Targeted gene silencing in mammalian cells by RNA interference (RNAi) using small interfering RNAs (siRNAs) has been described by Elbashir et al. [15]. Recently, a number of groups reported a solution based on transcription of short hairpin RNAs (shRNAs) by RNA polymerase III (pol III) [25], [26]. The hairpins of these short RNAs are processed to generate siRNAs and induce gene silencing. Transfection of plasmids with pol III promoters driving hairpin RNAs can eliminate the expression of a target gene. However, some siRNAs have ‘off-target’ effects (interfering with the expression or function of other genes or proteins), which are often the result of partial homology to other transcripts. To avoid ‘off-target’ effects, stringent design rules were used in gene silencing experiments in addition to published siRNA design guidelines. Furthermore, two or multiple siRNAs directed against different regions of the same target were suggested [16], [17]. In this study, to avoid ‘off-target’ effects, two independent 19-nucleotide [11] sequences targeting Akt were designed, and were cloned into two-shRNA expression vectors, respectively.

In the present study, we focused on the role of PI-3K/Akt2 signal pathway activation in acquired resistance to docetaxel in ovarian and breast cancer cells as well as the relationships among FN, Akt2, and survivin in chemoresistance. CAM-DR model was used in vitro instead of traditional unicellular models.
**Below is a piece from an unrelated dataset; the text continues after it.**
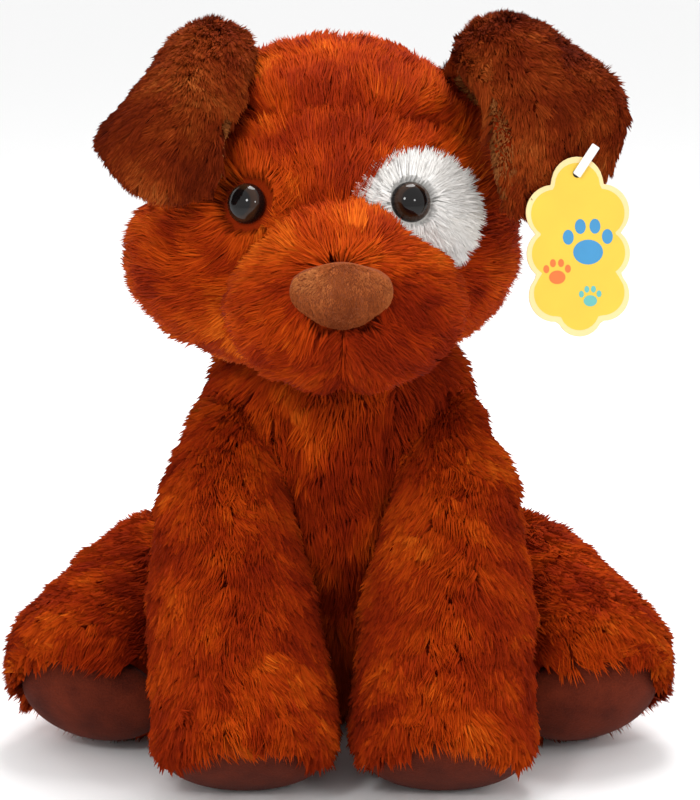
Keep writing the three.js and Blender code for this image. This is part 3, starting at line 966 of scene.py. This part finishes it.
def make_torso():
    skin = stuffed(
        "torso_skin",
        [
            blob((0, 20, 51), (68, 60, 57)),
            blob((0, 8, 84), (62, 54, 50)),
            blob((0, 4, 112), (60, 50, 44)),
            blob((0, 0, 134), (52, 45, 34)),
        ],
    )
    chest_seams = []
    for side in (-1, 1):
        seam = [(side * 26, -40, 142), (side * 20, -46, 118), (side * 22, -46, 92), (side * 34, -40, 62)]
        chest_seams.append(on_skin(skin, seam))
    spine = on_skin(skin, [(0, 44, 140), (0, 56, 105), (0, 78, 60)])
    puff(skin, chest_seams + [spine])
    pull_seams(skin, chest_seams + [spine], depth=3)
    finish_skin(skin, BACKING, None, ["torso_cover", "torso_stuffing"])

    def front(points):
        return (points[:, 1] < 4 * MM) & (points[:, 2] < 158 * MM)

    def back(points):
        return (points[:, 1] >= 4 * MM) & (points[:, 2] < 160 * MM)

    down = brushed_from(at(0, 10, 170), (0, 0, -0.9))
    piles = [
        grow_pile("torso_pile_chest", skin, 26000, down, ORANGE, 51, keep=front, seams=chest_seams),
        grow_pile("torso_pile_back", skin, 29000, down, ORANGE, 52, keep=back, seams=[spine]),
    ]
    for piece in [skin, *piles]:
        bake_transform(piece)


# ------------------------------------------------------------------ legs and tail


def sole_pad(name, centre, direction, radii, thickness):
    """A domed suede pad across the end of a limb."""
    bpy.ops.object.select_all(action="DESELECT")
    bpy.ops.mesh.primitive_uv_sphere_add(segments=64, ring_count=32, radius=1)
    pad = bpy.context.object
    pad.name = name
    pad.scale = (radii[0] * MM, radii[1] * MM, thickness * MM)
    pad.rotation_euler = direction.to_track_quat("Z", "Y").to_euler()
    pad.location = centre - direction * 0.4 * thickness * MM
    return settle(pad)


def make_limb(body, cover_nodes, sole_node, stations, extra, sole, seed, count):
    """A stuffed limb, its sole and its pile, brushed from the body towards the paw. `stations` lists
    (centre, radius) down the limb; `sole` has its own centre, direction and size."""
    balls = []
    for (start, first), (end, last) in zip(stations[:-1], stations[1:]):
        balls += beads(start, end, (first, last), 6)
    skin = stuffed(f"{body}_skin", balls + [blob(*part) for part in extra])
    puff(skin, [], pressure=3.0, cap=2.5)
    centre, direction = at(*sole["centre"]), Vector(sole["direction"]).normalized()
    points, facing = points_of(skin.data), np.array(direction)
    # The end of the skin is flat, 4 mm behind the sole's middle, so that it never shows through the pad.
    past = np.maximum((points - np.array(centre)) @ facing + 4 * MM, 0)
    put_points(skin.data, points - past[:, None] * facing)
    finish_skin(skin, BACKING, body, cover_nodes)
    pad = sole_pad(f"{body}_sole", centre, direction, sole["radii"], sole["thickness"])
    finish_skin(pad, SUEDE, body, [sole_node])
    places = np.array([at(*place) for place, radius in stations])
    ways = unit(np.gradient(places, axis=0))

    def along_limb(points, normals):
        gaps = np.linalg.norm(points[:, None] - places[None], axis=2)
        share = np.exp(-gaps / (14 * MM))
        return unit(share @ ways) + np.array((0, 0, -0.12))

    right = unit(np.cross(facing, np.array((0.0, 0.0, 1.0))))
    above = np.cross(right, facing)

    def off_the_sole(points):
        gap = points - np.array(centre)
        x = gap @ right / ((sole["radii"][0] - 1) * MM)
        y = gap @ above / ((sole["radii"][1] - 1) * MM)
        y[y < 0] *= 0.6  # bare further down, where the sole meets the floor
        return ~((gap @ facing > -16.0 * MM) & (x**2 + y**2 < 1))

    pile = grow_pile(f"{body}_pile", skin, count, along_limb, ORANGE, seed, keep=off_the_sole)
    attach(pile, body)


def make_legs():
    for index, (name, side) in enumerate((("left", 1), ("right", -1))):
        make_limb(
            f"front_leg_{name}",
            [f"front_leg_cover_{name}", f"front_leg_stuffing_{name}"],
            f"front_sole_{name}",
            [
                ((side * 40, -18, 122), 17),
                ((side * 44, -36, 100), 25),
                ((side * 41, -59, 64), 32),
                ((side * 37 + 2, -82, 27), 35),
            ],
            [((side * 37 + 2, -92, 23), (35, 33, 26))],
            {
                "centre": (side * 37 + 2, -97, 13),
                "direction": (0, -0.62, -0.78),
                "radii": (29, 24),
                "thickness": 9,
            },
            61 + index,
            42000,
        )
        make_limb(
            f"hind_leg_{name}",
            [f"hind_leg_cover_{name}", f"hind_leg_stuffing_{name}"],
            f"hind_sole_{name}",
            [((side * 68, 14, 44), 38), ((side * 82, -8, 38), 36), ((side * 95, -32, 33), 34)],
            [],
            {
                "centre": (side * 96, -47, 22),
                "direction": (side * 0.30, -0.82, -0.48),
                "radii": (29, 22),
                "thickness": 11,
            },
            71 + index,
            37000,
        )


def make_tail():
    skin = stuffed("tail_skin", beads((0, 74, 34), (17, 108, 39), (15, 15, 13.5, 12)), 2.5, 6)
    puff(skin, [], cap=1.5)
    finish_skin(skin, BACKING, "tail", ["tail_cover", "tail_stuffing"])
    pile = grow_pile("tail_pile", skin, 7000, brushed_to((0.42, 0.9, 0.1)), ORANGE, 81, length=11)
    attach(pile, "tail")


# ------------------------------------------------------------------ hang tag and label

TAG_HOLE_CENTRE = at(86, -69, 229)
TAG_NORMAL = Vector((0.12, -0.97, 0.17)).normalized()


def tag_frame():
    """Card coordinates: X across, Y up, Z out of the printed face, with the hole at the origin."""
    across = UP.cross(TAG_NORMAL).normalized()
    up = TAG_NORMAL.cross(across)
    turn = Matrix((across, up, TAG_NORMAL)).transposed().to_4x4()
    return Matrix.Translation(TAG_HOLE_CENTRE) @ turn


def cloud_outline(lobes, middle, steps=120):
    """The outer edge of overlapping discs, seen from `middle`."""
    outline = []
    for k in range(steps):
        angle = 2 * pi * k / steps
        ray = np.array([cos(angle), sin(angle)])
        reach = 0
        for x, y, radius in lobes:
            offset = np.array([x, y]) - middle
            along = offset @ ray
            miss = offset @ offset - along**2
            if miss < radius**2:
                reach = max(reach, along + (radius**2 - miss) ** 0.5)
        outline.append(middle + ray * reach)
    return outline


def flat_piece(name, outline, bottom, top, material, bevel=0.0):
    """A flat piece in card coordinates, cut to an outline in millimetres."""
    mesh = bpy.data.meshes.new(name)
    mesh.from_pydata([(x * MM, y * MM, bottom * MM) for x, y in outline], [], [range(len(outline))])
    obj = bpy.data.objects.new(name, mesh)
    scene.collection.objects.link(obj)
    only(obj)
    bpy.ops.object.mode_set(mode="EDIT")
    bpy.ops.mesh.select_all(action="SELECT")
    bpy.ops.mesh.extrude_region_move(TRANSFORM_OT_translate={"value": (0, 0, (top - bottom) * MM)})
    bpy.ops.mesh.select_all(action="SELECT")
    bpy.ops.mesh.normals_make_consistent(inside=False)
    bpy.ops.object.mode_set(mode="OBJECT")
    if bevel:
        corner = radians(50)
        apply_modifier(obj, "BEVEL", width=bevel * MM, segments=2, limit_method="ANGLE", angle_limit=corner)
    obj.data.materials.append(material)
    obj.data.transform(tag_frame())
    return obj


def disc(x, y, radius, tall=None, steps=28):
    tall = tall or radius
    return [(x + radius * cos(2 * pi * k / steps), y + tall * sin(2 * pi * k / steps)) for k in range(steps)]


def paw_print(x, y, size):
    """A pad and four toes."""
    shapes = [disc(x, y - 0.25 * size, 0.55 * size, 0.45 * size)]
    for dx, dy in ((-0.72, 0.30), (-0.27, 0.68), (0.27, 0.68), (0.72, 0.30)):
        shapes.append(disc(x + dx * size, y + dy * size, 0.20 * size, 0.27 * size))
    return shapes


def make_tag():
    lobes = [(0, -3.5, 9.5), (-9, -14, 10), (9, -14, 10), (-9.5, -29, 9.5), (9.5, -29, 9.5)]
    lobes += [(-9, -44, 9.5), (9, -44, 9.5), (0, -50.5, 8.5), (0, -28, 14)]
    yellow = plastic_material("tag_card", (0.80, 0.53, 0.04), 0.5, 60)
    rim_ink = plastic_material("tag_rim_ink", (0.86, 0.66, 0.30), 0.5, 60)
    blue = plastic_material("tag_blue_ink", (0.035, 0.26, 0.52), 0.4, 90)
    orange = plastic_material("tag_orange_ink", (0.75, 0.16, 0.02), 0.4, 90)
    teal = plastic_material("tag_teal_ink", (0.12, 0.45, 0.42), 0.4, 90)
    middle = np.array([0.0, -26.0])
    card = flat_piece("tag_cloud_card", cloud_outline(lobes, middle), -0.4, 0.4, rim_ink, 0.15)
    inner = [(x * 0.93, -26 + (y + 26) * 0.955, radius - 1.2) for x, y, radius in lobes]
    face = flat_piece("tag_yellow_print", cloud_outline(inner, middle), 0.40, 0.46, yellow)
    prints = []
    for name, ink, shapes in (
        ("tag_blue_paw", blue, paw_print(3.5, -26, 10)),
        ("tag_orange_paw", orange, paw_print(-8, -36, 5.5)),
        ("tag_teal_paw", teal, paw_print(4, -45, 4.5)),
    ):
        parts = [flat_piece(f"{name}_{k}", shape, 0.46, 0.52, ink) for k, shape in enumerate(shapes)]
        prints.append(join(parts, name))
    dark = plastic_material("hole_dark", (0.02, 0.01, 0.01), 0.8)
    eyelet = flat_piece("tag_hole_print", disc(0, 0, 1.6), 0.46, 0.50, dark)
    for piece in [card, face, eyelet, *prints]:
        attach(piece, "tag")
    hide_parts("hang_tag")

    white = plastic_material("fastener_white", (0.82, 0.82, 0.80), 0.35)
    bpy.ops.object.select_all(action="DESELECT")
    bpy.ops.mesh.primitive_cube_add(size=1)
    paddle = bpy.context.object
    paddle.name = "tag_fastener_paddle"
    paddle.scale = (3.2 * MM, 13 * MM, 1.0 * MM)
    bpy.ops.object.transform_apply(location=False, rotation=False, scale=True)
    bpy.ops.object.mode_set(mode="EDIT")
    bpy.ops.mesh.select_all(action="SELECT")
    bpy.ops.transform.translate(value=(0, 5.5 * MM, 2.0 * MM))
    bpy.ops.object.mode_set(mode="OBJECT")
    apply_modifier(paddle, "BEVEL", width=0.45 * MM, segments=3)
    bpy.ops.object.select_all(action="DESELECT")
    pin_place = at(0, 0, -1.6)
    bpy.ops.mesh.primitive_cylinder_add(radius=0.7 * MM, depth=8 * MM, vertices=20, location=pin_place)
    pin = settle(bpy.context.object)
    fastener = join([paddle, pin], "tag_fastener_pin")
    fastener.data.transform(tag_frame() @ Matrix.Rotation(radians(-35), 4, "Z"))
    fastener.data.materials.clear()
    fastener.data.materials.append(white)
    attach(fastener, "ear_left")
    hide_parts("tag_fastener")


def make_label():
    """A satin ribbon folded in half, with its two ends sewn into the seam of the seat."""
    satin = plastic_material("label_satin", (0.78, 0.77, 0.74), 0.35, 1400)
    half, tall, ply = 12, 30, 0.5  # half its folded length, its width, and half the way between its two plies
    out = Vector((cos(radians(120)), sin(radians(120)), 0))
    across = UP.cross(out)
    path = [(-half + 2 * half * k / 10, ply) for k in range(11)]
    path += [(half + ply * sin(pi * k / 5), ply * cos(pi * k / 5)) for k in range(1, 5)]
    path += [(half - 2 * half * k / 10, -ply) for k in range(11)]
    points, faces, cells = [], [], 6
    for x, y in path:
        bow = 1.6 * sin(pi * (x + half) / (2 * half))
        for j in range(cells + 1):
            height = tall * (j / cells - 0.5)
            ripple = 0.5 * sin(height / 5) * (x + half) / (2 * half)
            points.append(at(-35, 74, 30) + (out * x + across * (y + bow + ripple) + UP * height) * MM)
    for k in range(len(path) - 1):
        for j in range(cells):
            corner = k * (cells + 1) + j
            faces.append((corner, corner + cells + 1, corner + cells + 2, corner + 1))
    mesh = bpy.data.meshes.new("care_label_ribbon")
    mesh.from_pydata(points, [], faces)
    ribbon = bpy.data.objects.new("care_label_ribbon", mesh)
    scene.collection.objects.link(ribbon)
    apply_modifier(ribbon, "SOLIDIFY", thickness=0.25 * MM, offset=0)
    bpy.ops.object.shade_smooth()
    ribbon.data.materials.append(satin)
    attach(ribbon, "torso")
    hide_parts("care_label")


def dress_hidden_nodes():
    """The washers and the pellet bag inside keep their own shapes."""
    cloth = nap_material("pellet_cloth", NAP, (0.45, 0.42, 0.36), (0.62, 0.59, 0.52), 120.0, 2600.0)
    washer = plastic_material("washer_plastic", (0.75, 0.75, 0.73), 0.45)
    for name, material in (
        ("pellet_bag", cloth),
        ("eye_washer_left", washer),
        ("eye_washer_right", washer),
    ):
        nodes[name].data.materials.clear()
        nodes[name].data.materials.append(material)


add_camera()
add_stage()
make_head()
make_nose()
make_eyes()
make_ears()
make_torso()
make_legs()
make_tail()
make_tag()
make_label()
dress_hidden_nodes()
We established two shRNA expression vectors directed against different regions of the same target Akt2 for assessing Akt2 gene function. Here we report that activation of the FN/PI-3K/Akt2 pathway led to docetaxel resistance in highly metastatic ovarian and breast cancer cells. Our results further demonstrate a novel mechanism by which Akt2 regulates apoptosis and a possible role for Akt2 activation, promoted by FN attachment in the protection of survivin against docetaxel-induced down-regulation.